■ Task details
The listing below contains a span that opens with the line containing "all_pyrite + all_quartz)" and closes with the line containing "for node in". Return that span exactly.

■ Supplied data
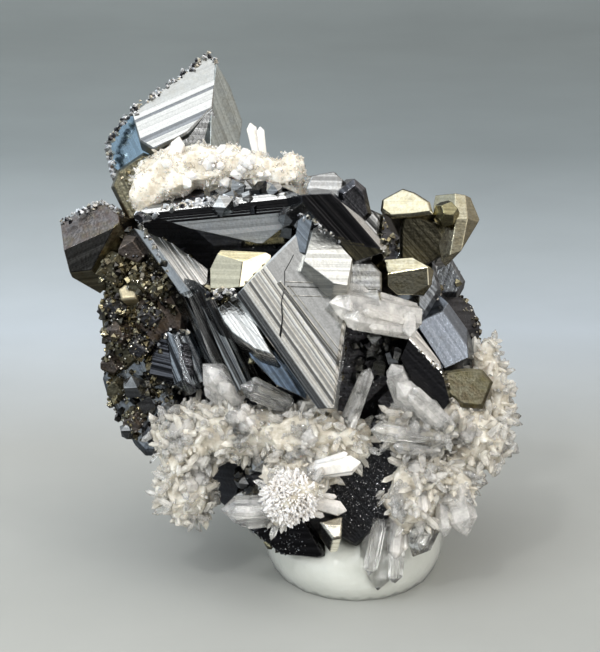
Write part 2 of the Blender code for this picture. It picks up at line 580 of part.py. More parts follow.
QUARTZ_RIGHT += spray((9.4, -8.6, 6.2), 1.7, 8, 0.8, 0.9, 73)

# The back, which the display side hides
AWAY = (0.0, 0.2, -1.0)
PYRITE_BACK = [
    Pyritohedron((7.2, 0.8, -12.6), 4.2, (30, 15, 10)),
    Pyritohedron((5.0, -0.6, -13.4), 3.0, (60, 25, 40)),
    Pyritohedron((8.8, -1.0, -12.0), 2.6, (10, 50, 20)),
]
QUARTZ_BACK = [
    Boulder((-4.0, 1.5, -12.8), (3.2, 2.2, 2.0), 14, seed=75),
    Boulder((-7.2, 0.0, -11.4), (2.4, 2.0, 2.2), 14, seed=76),
    Boulder((-1.2, 3.0, -12.6), (2.2, 1.8, 2.0), 14, seed=77),
]
QUARTZ_BACK += spray((-4.0, 1.5, -13.0), 2.0, 8, 1.0, 1.1, 78, lean=AWAY)
QUARTZ_BACK += spray((-7.2, 0.0, -11.8), 1.9, 5, 0.9, 1.0, 79, lean=AWAY)


def start_over():
    """Empties the scene."""
    for thing in list(bpy.data.objects):
        bpy.data.objects.remove(thing, do_unlink=True)
    for name in (OBJECT, "cutters"):
        collection = bpy.data.collections.new(name)
        bpy.context.scene.collection.children.link(collection)


def make_object(name, collection, solids, grow=0.0):
    """An object of one or more convex solids, which may overlap."""
    shape = bmesh.new()
    for solid in solids:
        solid.add_to(shape, grow)
    bmesh.ops.scale(shape, vec=(MM, MM, MM), verts=shape.verts)
    mesh = bpy.data.meshes.new(name)
    shape.to_mesh(mesh)
    shape.free()
    thing = bpy.data.objects.new(name, mesh)
    bpy.data.collections[collection].objects.link(thing)
    return thing


def make_cutter(name, solids, grow=0.0):
    """A hidden object that shapes another."""
    cutter = make_object(name, "cutters", solids, grow)
    cutter.display_type = "WIRE"
    cutter.hide_render = True
    return cutter


def combine(thing, cutter, operation):
    """Joins a hidden object to a visible one, or cuts it out."""
    modifier = thing.modifiers.new(cutter.name, "BOOLEAN")
    modifier.object = cutter
    modifier.operation = operation
    modifier.solver = "EXACT"
    modifier.use_self = True


def make_group(name, solids, makeup, neighbours=()):
    """One body of crystals grown together, cut clear of its neighbours' crystals."""
    thing = make_object(name, OBJECT, solids[:1])
    if len(solids) > 1:
        combine(thing, make_cutter(name + "_rest", solids[1:]), "UNION")
    if neighbours:
        combine(thing, make_cutter(name + "_cut", neighbours, CLEARANCE), "DIFFERENCE")
    thing.data.materials.append(makeup)
    return thing


def make_material(name, colour, roughness, metallic):
    """A plain surface."""
    material = bpy.data.materials.new(name)
    material.use_nodes = True
    surface = material.node_tree.nodes["Principled BSDF"]
    surface.inputs["Base Color"].default_value = (*colour, 1.0)
    surface.inputs["Roughness"].default_value = roughness
    surface.inputs["Metallic"].default_value = metallic
    return material


def make_lobe(name, collection, lobe):
    """A round lump of putty."""
    middle, radii = lobe
    shape = bmesh.new()
    bmesh.ops.create_uvsphere(shape, u_segments=20, v_segments=9, radius=1.0)
    bmesh.ops.scale(shape, vec=radii, verts=shape.verts)
    bmesh.ops.translate(shape, vec=middle, verts=shape.verts)
    bmesh.ops.scale(shape, vec=(MM, MM, MM), verts=shape.verts)
    mesh = bpy.data.meshes.new(name)
    shape.to_mesh(mesh)
    shape.free()
    mesh.shade_smooth()
    lump = bpy.data.objects.new(name, mesh)
    bpy.data.collections[collection].objects.link(lump)
    return lump


def make_putty(neighbours, makeup):
    """A soft pad with a flat foot, pressed up around the specimen's lower end."""
    putty = make_lobe("mounting_putty", OBJECT, PUTTY_PAD)
    heel = make_lobe("putty_heel", "cutters", PUTTY_HEEL)
    heel.display_type = "WIRE"
    heel.hide_render = True
    combine(putty, heel, "UNION")
    combine(putty, make_cutter("under_putty", [Ground()]), "DIFFERENCE")
    combine(putty, make_cutter("putty_cut", neighbours, CLEARANCE), "DIFFERENCE")
    putty.data.materials.append(makeup)


def main():
    start_over()
    dark_metal = make_material("tetrahedrite", (0.32, 0.34, 0.36), 0.25, 1.0)
    brass = make_material("pyrite", (0.62, 0.52, 0.30), 0.25, 1.0)
    cream = make_material("quartz", (0.80, 0.77, 0.72), 0.25, 0.0)
    white = make_material("putty", (0.85, 0.86, 0.85), 0.30, 0.0)

    pyrites = {
        "pyrite_left": PYRITE_LEFT,
        "pyrite_middle": PYRITE_MIDDLE,
        "pyrite_cluster": PYRITE_CLUSTER,
        "pyrite_inner": PYRITE_INNER,
        "pyrite_right": PYRITE_RIGHT,
        "pyrite_low": PYRITE_LOW,
        "pyrite_speck": PYRITE_SPECK,
        "pyrite_back": PYRITE_BACK,
    }
    quartzes = {
        "quartz_crest": QUARTZ_CREST,
        "quartz_middle": QUARTZ_MIDDLE,
        "quartz_left": QUARTZ_LEFT,
        "quartz_right": QUARTZ_RIGHT,
        "quartz_back": QUARTZ_BACK,
    }
    for name, solids in pyrites.items():
        make_group(name, solids, brass)
    all_pyrite = [solid for solids in pyrites.values() for solid in solids]
    for name, solids in quartzes.items():
        make_group(name, solids, cream, all_pyrite)
    all_quartz = [solid for solids in quartzes.values() for solid in solids]
    make_group("tetrahedrite_group", TETRAHEDRITE, dark_metal, all_pyrite + all_quartz)
    lower = [solid for solid in all_quartz + SMALLER + BACK if solid.middle.z < PUTTY_REACH]
    make_putty(CORE + lower, white)


main()
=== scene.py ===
"""Finishes for the specimen of tetrahedrite with pyrite and quartz.

A corner of a crystal is (right, up) or (right, up, near), in millimetres as it shows from the
display side, counted from the specimen's middle, as in the part's own source. The solids are laid
out in millimetres, and their meshes are in metres.
"""

import math
import random

import bmesh
import bpy
from mathutils import Matrix, Vector
from mathutils import noise as mathnoise


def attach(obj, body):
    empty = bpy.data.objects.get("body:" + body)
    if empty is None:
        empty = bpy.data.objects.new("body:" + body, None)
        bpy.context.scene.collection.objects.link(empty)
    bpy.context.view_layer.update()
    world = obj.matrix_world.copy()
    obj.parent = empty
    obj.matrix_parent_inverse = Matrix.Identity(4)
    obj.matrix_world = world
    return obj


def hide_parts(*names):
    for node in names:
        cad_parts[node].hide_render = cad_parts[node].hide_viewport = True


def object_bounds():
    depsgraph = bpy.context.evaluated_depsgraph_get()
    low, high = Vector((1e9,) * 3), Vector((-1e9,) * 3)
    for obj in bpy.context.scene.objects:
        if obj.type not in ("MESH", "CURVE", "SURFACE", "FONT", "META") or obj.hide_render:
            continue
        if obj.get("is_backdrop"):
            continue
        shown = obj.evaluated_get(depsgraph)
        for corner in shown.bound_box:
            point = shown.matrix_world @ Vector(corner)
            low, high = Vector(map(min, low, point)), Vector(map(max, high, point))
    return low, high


MM = 0.001
# The display side is seen from here, with this many millimetres of the specimen to a pixel.
EYE_DISTANCE = 175.0
EYE_RISE = math.radians(17.0)
PIXEL = 0.08
PICTURE_HEIGHT = 652
SENSOR = 36.0
# The specimen's middle, from the middle of the surface that it stands on
MIDDLE = Vector((0.9, -1.1, 19.8))

RIGHT = Vector((1.0, 0.0, 0.0))
UP = Vector((0.0, math.sin(EYE_RISE), math.cos(EYE_RISE)))
NEAR = Vector((0.0, -math.cos(EYE_RISE), math.sin(EYE_RISE)))
EYE = MIDDLE + NEAR * EYE_DISTANCE


def seen(right, up, near=0.0):
    """The point that shows at right and up, and lies near in front of the middle."""
    shrink = 1.0 - near / EYE_DISTANCE
    return MIDDLE + (RIGHT * right + UP * up) * shrink + NEAR * near


def facing(turn, tilt):
    """The direction turn degrees to the right of the viewer and tilt degrees up."""
    turn, tilt = math.radians(turn), math.radians(tilt)
    level = RIGHT * math.sin(turn) + NEAR * math.cos(turn)
    return level * math.cos(tilt) + UP * math.sin(tilt)


def cleave(mesh, point, outward):
    """Cuts away what lies outside a plane, and closes the cut."""
    bmesh.ops.bisect_plane(
        mesh,
        geom=mesh.verts[:] + mesh.edges[:] + mesh.faces[:],
        dist=1e-4,
        plane_co=point,
        plane_no=outward,
        clear_outer=True,
    )
    rim = [edge for edge in mesh.edges if edge.is_boundary]
    if rim:
        bmesh.ops.holes_fill(mesh, edges=rim, sides=0)


class Finish:
    """How a face looks: its colour, which on some faces is partly painted highlight or shade, and a way
    (start, end) that its fine lines follow.

    groove is how deep the lines are and how strongly painted light and dark stripes show along them, rough
    how dull it is, pitted how coarse and stain how tarnished.
    """

    def __init__(self, colour, grain=((0.0, 0.0), (1.0, 0.4)), groove_and_painted_stripes=0.3, rough=0.16, pitted=0.1,
                 stain=0.1):
        self.colour = (*colour, 1.0)
        self.grain = grain
        self.numbers = (groove_and_painted_stripes, rough, pitted, stain)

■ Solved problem
    make_group("tetrahedrite_group", TETRAHEDRITE, dark_metal, all_pyrite + all_quartz)
    lower = [solid for solid in all_quartz + SMALLER + BACK if solid.middle.z < PUTTY_REACH]
    make_putty(CORE + lower, white)


main()
=== scene.py ===
"""Finishes for the specimen of tetrahedrite with pyrite and quartz.

A corner of a crystal is (right, up) or (right, up, near), in millimetres as it shows from the
display side, counted from the specimen's middle, as in the part's own source. The solids are laid
out in millimetres, and their meshes are in metres.
"""

import math
import random

import bmesh
import bpy
from mathutils import Matrix, Vector
from mathutils import noise as mathnoise


def attach(obj, body):
    empty = bpy.data.objects.get("body:" + body)
    if empty is None:
        empty = bpy.data.objects.new("body:" + body, None)
        bpy.context.scene.collection.objects.link(empty)
    bpy.context.view_layer.update()
    world = obj.matrix_world.copy()
    obj.parent = empty
    obj.matrix_parent_inverse = Matrix.Identity(4)
    obj.matrix_world = world
    return obj


def hide_parts(*names):
    for node in names:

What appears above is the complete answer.